- _What is needed_
Find and return each line containing "Blender".

==================================================

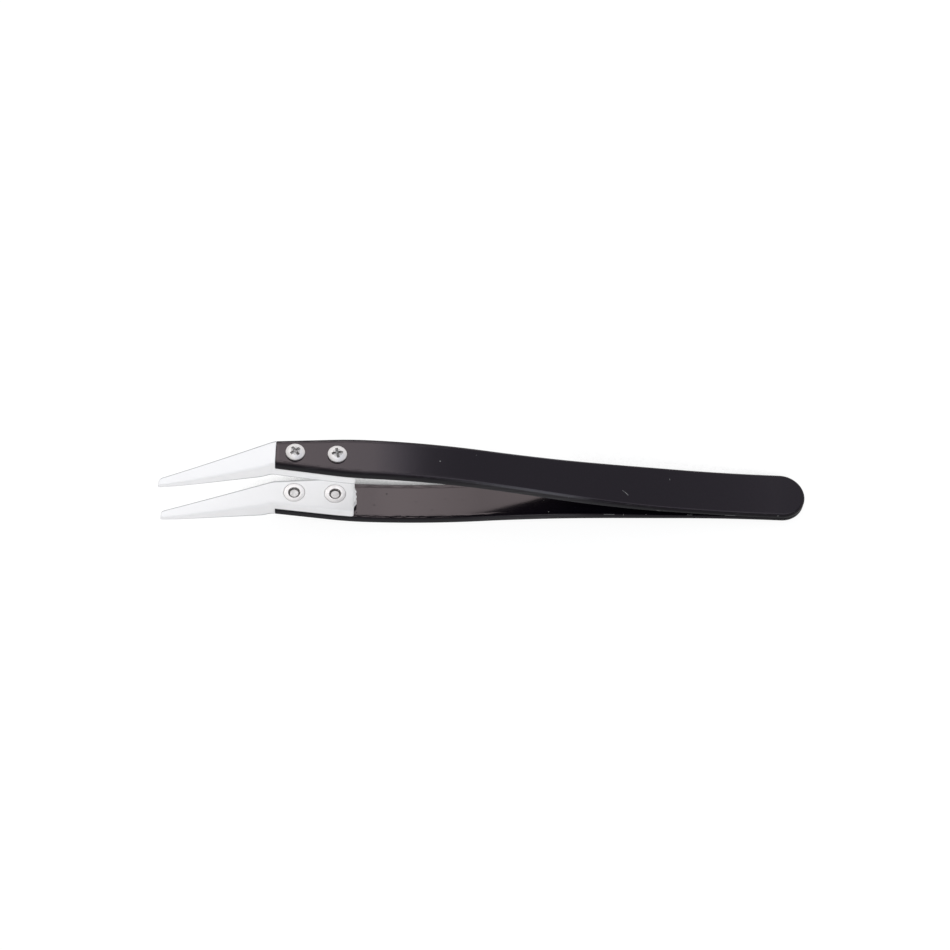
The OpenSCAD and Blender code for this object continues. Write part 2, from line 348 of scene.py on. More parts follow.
def moved(graph, mesh, x, y, z):
    place = graph.add("ShaderNodeCombineXYZ", [x, y, z])
    return graph.add("GeometryNodeSetPosition", {"Geometry": mesh, "Position": place})


def merged(graph, mesh, within=WELD):
    """Welds the points that meet."""
    return graph.add("GeometryNodeMergeByDistance", {"Geometry": mesh, "Distance": within})


def rod(graph, radius, depth, x, y, z, tilt=0, sides=ROUND_SIDES):
    """A cylinder about a place, turned about y by a tilt in degrees."""
    sizes = {"Vertices": sides, "Radius": radius, "Depth": depth}
    plain = graph.add("GeometryNodeMeshCylinder", sizes)
    place = graph.add("ShaderNodeCombineXYZ", [x, y, z])
    turn = graph.add("ShaderNodeCombineXYZ", [0.0, tilt * math.radians(1), 0.0])
    moves = {"Geometry": plain, "Translation": place, "Rotation": turn}
    return graph.add("GeometryNodeTransform", moves)


def cut(graph, body, cutters):
    meshes = {"Mesh 1": body, "Mesh 2": cutters}
    return graph.add("GeometryNodeMeshBoolean", meshes, operation="DIFFERENCE", solver="EXACT")


def stored(graph, mesh, name, value, domain="POINT"):
    """Keeps a value for each point or face, for the finish to read."""
    sockets = {"Geometry": mesh, "Name": name, "Value": value}
    kind = "GeometryNodeStoreNamedAttribute"
    return graph.add(kind, sockets, data_type="FLOAT", domain=domain)


def close_tree(graph, mesh, material):
    """Ends a tree: smooth faces, crisp edges, a real mesh and one material."""
    smooth = {"Geometry": mesh, "Shade Smooth": True}
    soft = graph.add("GeometryNodeSetShadeSmooth", smooth, domain="FACE")
    sharp = graph.add("GeometryNodeInputMeshEdgeAngle") > math.radians(CRISP_FROM)
    crisp_edges = {"Geometry": soft, "Selection": sharp, "Shade Smooth": False}
    crisp = graph.add("GeometryNodeSetShadeSmooth", crisp_edges, domain="EDGE")
    real = graph.add("GeometryNodeRealizeInstances", {"Geometry": crisp})
    painted = graph.add("GeometryNodeSetMaterial", {"Geometry": real, "Material": material})
    graph.add("NodeGroupOutput", {"Mesh": painted}, output=None)
    return graph.tree


# %% [markdown]
# `grow` runs a tree on an empty object and keeps the result as a plain mesh in its place. The
# object itself stays at the origin. A mirrored place would turn the mesh inside out, so its faces
# are flipped back.

# %% Grow a piece from its tree
def grow(name, tree, place, sizes, blank=None):
    """Runs a tree on a new object and keeps the result as a plain mesh in its place."""
    piece = bpy.data.objects.new(name, blank or bpy.data.meshes.new(name))
    bpy.context.scene.collection.objects.link(piece)
    modifier = piece.modifiers.new("shape", "NODES")
    modifier.node_group = tree
    inputs = {s.name: s.identifier for s in tree.interface.items_tree if s.in_out == "INPUT"}
    for key, size in sizes.items():
        modifier[inputs[label(key)]] = float(size)
    bpy.context.view_layer.update()
    evaluated = piece.evaluated_get(bpy.context.evaluated_depsgraph_get())
    mesh = bpy.data.meshes.new_from_object(evaluated)
    piece.modifiers.clear()
    piece.data = mesh
    finish = next(material for material in mesh.materials if material)
    mesh.materials.clear()
    mesh.materials.append(finish)
    mesh.transform(place)
    if place.determinant() < 0:
        mesh.flip_normals()
    shell = bmesh.new()
    shell.from_mesh(mesh)
    open_edges = sum(not edge.is_manifold for edge in shell.edges)
    shell.free()
    print(f"{name}: {len(mesh.polygons)} faces, {open_edges} open edges")
    return piece


# %% [markdown]
# The arm's surface is one grid. Its columns run round the plan outline, from the nose along one
# side, round the heel and back. Its rows run across the section, from the middle of the inner
# face round both edges to the middle of the outer face. Every point's place is a sum on its
# column and row. A bevelled block would be quicker, but its edges would all be alike, and here
# the outer ones are rounder. A row held close to each edge keeps the wide faces flat in the
# reflections. The grid stores each point's share of edge wear and painted highlight, its
# sideways facing and its distance from the edge, for the finish. The screw holes and the pockets
# of the heel welds are then cut out.

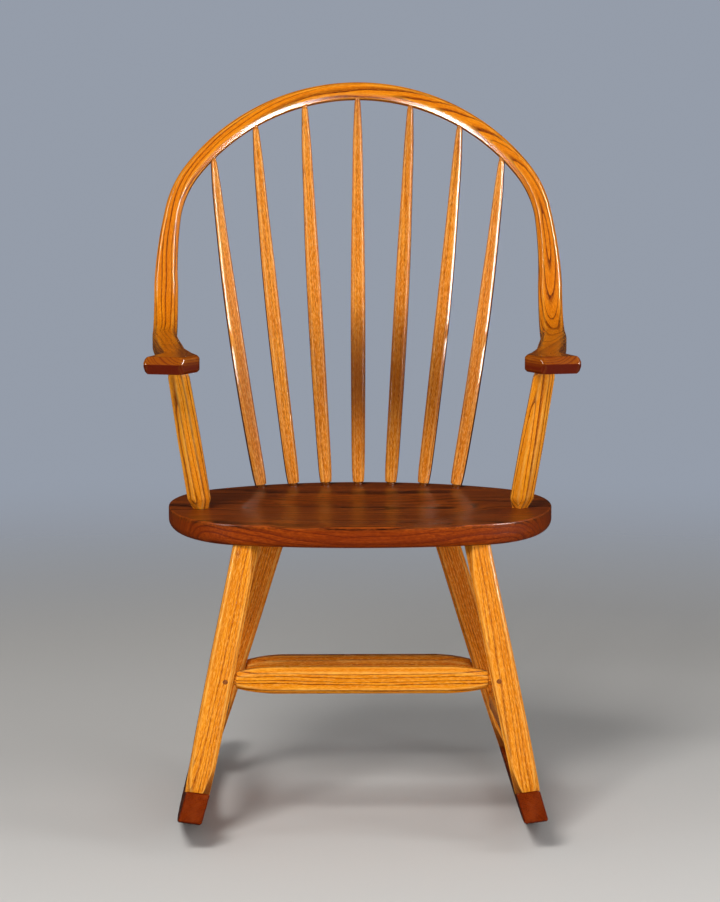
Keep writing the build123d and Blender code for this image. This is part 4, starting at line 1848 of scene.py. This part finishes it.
    def pieces(self) -> Iterator[Finished]:
        """Makes the whole bent piece, from one hand-rest over the crown to the other.

        Yields:
            Each piece, with its finish.
        """
        half = [*self.hoop_stations(), *self.bend_stations()]
        half += [*self.arm_stations(), *self.rest_stations()]
        points = np.array([station.origin for station in half])
        spans = np.linalg.norm(np.diff(points, axis=0), axis=1)
        runs = [0.0, *np.cumsum(spans)]
        whole = [(Side.RIGHT, station, -run) for station, run in zip(half, runs)][::-1]
        whole += [(Side.LEFT, station, run) for station, run in zip(half, runs)][1:]
        loft = Loft(Cut(start=0.0, pith_across=0.0, pith_deep=0.0, sweep=self.sweep))
        for side, station, run in whole:
            axes = (side.place(station.out), side.place(station.back))
            looks = (station.section, run, station.tone, station.shading)
            loft.ring(side.place(station.origin), axes, *looks)
        yield loft.object("hoop_arm"), HOOP_OAK


# ---- Spindles ----


@dataclass
class Spindles(Assembly):
    """The seven fanned back spindles, each flat and bevelled between two round ends."""

    seat: Seat
    hoop: HoopArm
    count: int = 7
    gap: float = 0.051
    inset: float = 0.029
    fan: float = radians(15.3)
    bow: float = 0.011
    spread: float = 0.005
    neck: float = 0.005
    foot_radius: float = 0.0064
    top_radius: float = 0.0042
    into: float = 0.006
    shoulder: float = 0.0012
    thickness: Profile = Profile(((0.0, 0.014), (1.0, 0.009)))
    width: Profile = Profile(
        (
            *((0.0, 0.0175), (0.03, 0.020), (0.12, 0.0215), (0.4, 0.023), (0.6, 0.0215)),
            *((0.78, 0.0175), (0.9, 0.015), (0.96, 0.012), (1.0, 0.0095)),
        )
    )
    bevel_share: float = 0.3
    easing: float = 0.0006
    ring_count: int = 64
    # painted shade in the round necks at the seat and at the hoop, where the shoulders and the
    # holes shadow them
    foot_shaded_tone: float = 0.2
    top_shaded_tone: float = 0.6
    tones: tuple[float, ...] = (0.94, 1.0, 1.0, 1.0, 0.86, 0.94, 0.96)
    # how much darker each spindle gets along shade_run, most over its lower third and again towards
    # the top
    shades: tuple[float, ...] = (0.3, 0.16, 0.35, 0.72, 0.55, 0.5, 0.24)
    shade_run: Profile = Profile(
        (
            *((0.0, 0.2), (0.08, 0.45), (0.26, 1.0), (0.38, 0.8)),
            *((0.52, 0.15), (0.7, 0.0), (1.0, 0.5)),
        )
    )
    # painted shade on each spindle's side faces, which turn away from the lamps
    shading: PaintedShade = PaintedShade(sides=0.85)
    log_step: float = 0.9  # how much further along the log each is cut
    pith_across: float = 0.02  # to one side and the other by turns
    pith_deep: tuple[float, float] = (0.016, 0.004)  # of the first, and more for each
    runout: tuple[float, float] = (0.01, 0.008)

    def point(self, offset: int, share: float) -> Array:
        """The middle of a spindle.

        Args:
            offset: How many spindles it is from the middle one, towards +X.
            share: 0 at the seat and 1 at the hoop's inner face.

        Returns:
            The point.
        """
        base_x = offset * self.gap
        base = np.array((base_x, self.seat.back_edge_y(base_x) - self.inset, self.seat.height))
        inner_face = self.hoop.crown_radius - self.hoop.hoop_width / 2
        tip = self.hoop.crown_center + on_circle(inner_face, offset * self.fan)
        bulge = np.array((self.spread * offset / (self.count // 2), -self.bow, 0.0))
        straight = base + (self.hoop.hoop_point(*tip) - base) * share
        return straight + bulge * (4 * share * (1 - share))

    def axes(self, offset: int, share: float, step: float = 0.001) -> tuple[Array, Array]:
        """The directions of a spindle's width and depth at a share of the way up.

        Args:
            offset: How many spindles it is from the middle one, towards +X.
            share: 0 at the seat and 1 at the hoop's inner face.
            step: The share to either side over which its run is taken.

        Returns:
            Both directions.
        """
        facing = np.arcsin(offset * self.gap / self.seat.back_radius)
        run = unit(self.point(offset, share + step) - self.point(offset, share - step))
        across = square_to(run, np.array((cos(facing), -sin(facing), 0.0)))
        return across, np.cross(run, across)

    def pieces(self) -> Iterator[Finished]:
        """Makes the spindles."""
        for index in range(self.count):
            yield self.spindle(index), SPINDLE_OAK

    def spindle(self, index: int) -> bpy.types.Object:
        """One spindle, with its round ends just inside the seat and the hoop.

        Args:
            index: Its number, from 0 at the sitter's right.

        Returns:
            The spindle.
        """
        offset = index - self.count // 2
        length = float(np.linalg.norm(self.point(offset, 1.0) - self.point(offset, 0.0)))
        neck, ease, into = (size / length for size in (self.neck, self.shoulder, self.into))
        foot = (RoundSection(self.foot_radius), self.foot_shaded_tone, PLAIN)
        top = (RoundSection(self.top_radius), self.top_shaded_tone, PLAIN)
        rings = [(share, *foot) for share in (-into, 0.0, neck - ease)]
        for place in steps(0.0, 1.0, self.ring_count):
            thick = self.thickness.at(place)
            bevels = (self.bevel_share * thick, None, self.easing)
            section = BevelledSection(self.width.at(place), thick, *bevels)
            tone = self.tones[index] - self.shades[index] * self.shade_run.at(place)
            rings.append((neck + place * (1 - 2 * neck), section, tone, self.shading))
        rings += [(share, *top) for share in (1 - neck + ease, 1.0, 1 + into)]
        deep, more = self.pith_deep
        pith = (self.pith_across * (-1) ** index, deep + more * index)
        loft = Loft(Cut(self.log_step * index, *pith, *self.runout))
        for share, section, *looks in rings:
            axes = self.axes(offset, share)
            loft.ring(self.point(offset, share), axes, section, share * length, *looks)
        return loft.object(f"spindle_{index + 1}")


# ---- Studio ----


class Role(Enum):
    """What a lamp is for."""

    LIGHT = "light"
    SHINE = "shine"


def look(thing: bpy.types.Object, place: Array, direction: Array) -> None:
    """Puts a lamp or a camera at a place, looking in a direction."""
    thing.location = Vector(place)
    thing.rotation_euler = Vector(direction).to_track_quat("-Z", "Y").to_euler()


@dataclass(frozen=True)
class Lamp:
    """A soft box that lights the chair evenly, or one that only shows in its lacquer."""

    name: str
    place: Triple
    size: tuple[float, float]
    power: float
    aim: Triple = (0.0, 0.0, 0.6)
    role: Role = Role.LIGHT
    spread: float = pi

    def hang(self) -> None:
        """Puts the lamp in the scene."""
        light = bpy.data.lights.new(self.name, "AREA")
        light.shape = "RECTANGLE"
        light.size, light.size_y = self.size
        light.energy = self.power
        light.spread = self.spread
        lamp = placed(self.name, light)
        lamp.visible_camera = False
        lamp.visible_diffuse = self.role is Role.LIGHT
        lamp.visible_glossy = self.role is Role.SHINE
        place = np.array(self.place)
        look(lamp, place, np.array(self.aim) - place)


def strip(name: str, x: float, y: float, width: float, power: float, aim: Triple) -> Lamp:
    """A tall narrow lamp that shows as a line in a bevel."""
    return Lamp(name, (x, y, 1.15), (width, 1.0), power, aim, Role.SHINE)


def panel(name: str, side: int) -> Lamp:
    """A low lamp that shows in the hoop's inner bevel on the other side."""
    place, aim = (0.175 * side, 0.06, 0.55), (-0.2 * side, 0.33, 1.0)
    return Lamp(name, place, (0.2, 0.13), 1.1, aim, Role.SHINE, radians(60))


@dataclass
class Studio:
    """A plain pale floor, a plain backdrop, soft lamps and the camera."""

    floor_radius: float = 4.0
    floor_sides: int = 128
    floor_colour: Colour = (0.62, 0.60, 0.57, 1.0)
    floor_roughness: float = 0.75
    floor_fade: tuple[float, float] = (1.3, 3.6)
    backdrop: Colour = (0.30, 0.335, 0.40, 1.0)
    ambient: Colour = (0.247, 0.2522, 0.26, 1.0)
    gloom: Colour = (0.03, 0.025, 0.02, 1.0)  # what the lacquer mirrors beside the lamps
    camera_place: Triple = (-0.0875, -6.27, 1.419)
    camera_turn: float = radians(0.8)
    camera_tilt: float = radians(7.9)
    camera_reach: float = 100.0
    focal_pixels: float = 4131.0
    image_height: int = 902
    sensor: float = 36.0
    lamps: tuple[Lamp, ...] = (
        Lamp("key soft box", (-1.2, -3.5, 3.2), (1.3, 1.3), 160.0),
        Lamp("front fill", (0.6, -4.5, 1.0), (2.0, 1.0), 42.0),
        Lamp("right fill", (3.0, -2.2, 1.0), (1.2, 1.2), 32.0),
        strip("right strip", 1.04, -0.585, 0.14, 42.0, (0.19, 0.235, 0.8)),
        strip("far right strip", 1.18, -0.333, 0.14, 42.0, (0.13, 0.245, 0.8)),
        strip("left strip", -1.01, -0.615, 0.1, 26.0, (-0.19, 0.235, 0.8)),
        panel("low left panel", -1),
        panel("low right panel", 1),
    )

    def build(self) -> None:
        """Makes the whole studio."""
        bpy.context.scene.view_settings.view_transform = "Standard"
        self.floor()
        self.world()
        for lamp in self.lamps:
            lamp.hang()
        self.camera()

    def floor(self) -> None:
        """A round floor that fades into the backdrop."""
        mesh = bpy.data.meshes.new("floor")
        size = {"radius": self.floor_radius, "segments": self.floor_sides}
        with edited(mesh) as work:
            bmesh.ops.create_circle(work, cap_ends=True, **size)
        material = bpy.data.materials.new("pale floor")
        nodes = fresh_nodes(material)
        place = nodes.add("ShaderNodeTexCoord").outputs["Object"]
        away = nodes.vector("LENGTH", place)["Value"]
        ray = nodes.add("ShaderNodeLightPath").outputs
        surface = nodes.named(
            nodes.add("ShaderNodeBsdfPrincipled"),
            Base_Color=nodes.mix(ray["Is Glossy Ray"], self.floor_colour, self.gloom),
            Roughness=self.floor_roughness,
            Alpha=nodes.remap(away, *self.floor_fade, 1.0, 0.0),
        )
        nodes.named(nodes.add("ShaderNodeOutputMaterial"), Surface=surface["BSDF"])
        mesh.materials.append(material)
        floor = placed("floor", mesh)

    def world(self) -> None:
        """Even light from all round, with a plain backdrop for what looks straight at it."""
        world = bpy.data.worlds.new("studio")
        bpy.context.scene.world = world
        nodes = fresh_nodes(world)
        ray = nodes.add("ShaderNodeLightPath").outputs
        colour = nodes.mix(ray["Is Glossy Ray"], self.ambient, self.gloom)
        colour = nodes.mix(ray["Is Camera Ray"], colour, self.backdrop)
        background = nodes.named(nodes.add("ShaderNodeBackground"), Color=colour)
        nodes.named(nodes.add("ShaderNodeOutputWorld"), Surface=background["Background"])

    def camera(self) -> None:
        """The camera, a long way in front and a little above the seat."""
        data = bpy.data.cameras.new("camera")
        data.sensor_width = self.sensor
        data.lens = self.focal_pixels / self.image_height * self.sensor
        data.clip_end = self.camera_reach
        camera = placed("camera", data)
        turn, tilt = self.camera_turn, self.camera_tilt
        ahead = (sin(turn) * cos(tilt), cos(turn) * cos(tilt), -sin(tilt))
        look(camera, np.array(self.camera_place), np.array(ahead))
        bpy.context.scene.camera = camera


def main() -> None:
    """Builds the studio and the chair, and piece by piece."""
    logging.basicConfig(level=logging.INFO, format="%(name)s: %(message)s")
    Studio().build()
    shop = Workshop()
    rockers = Rockers()
    legs = Legs(rockers)
    seat = Seat()
    hoop = HoopArm()
    groups = (rockers, legs, Stretchers(legs), seat, ArmPosts(), hoop, Spindles(seat, hoop))
    count = sum(group.build(shop) for group in groups)
    log.info("%d pieces made", count)


if __name__ == "__main__":
    main()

==================================================

- _Correct response_
The OpenSCAD and Blender code for this object continues. Write part 2, from line 348 of scene.py on. More parts follow.
Keep writing the build123d and Blender code for this image. This is part 4, starting at line 1848 of scene.py. This part finishes it.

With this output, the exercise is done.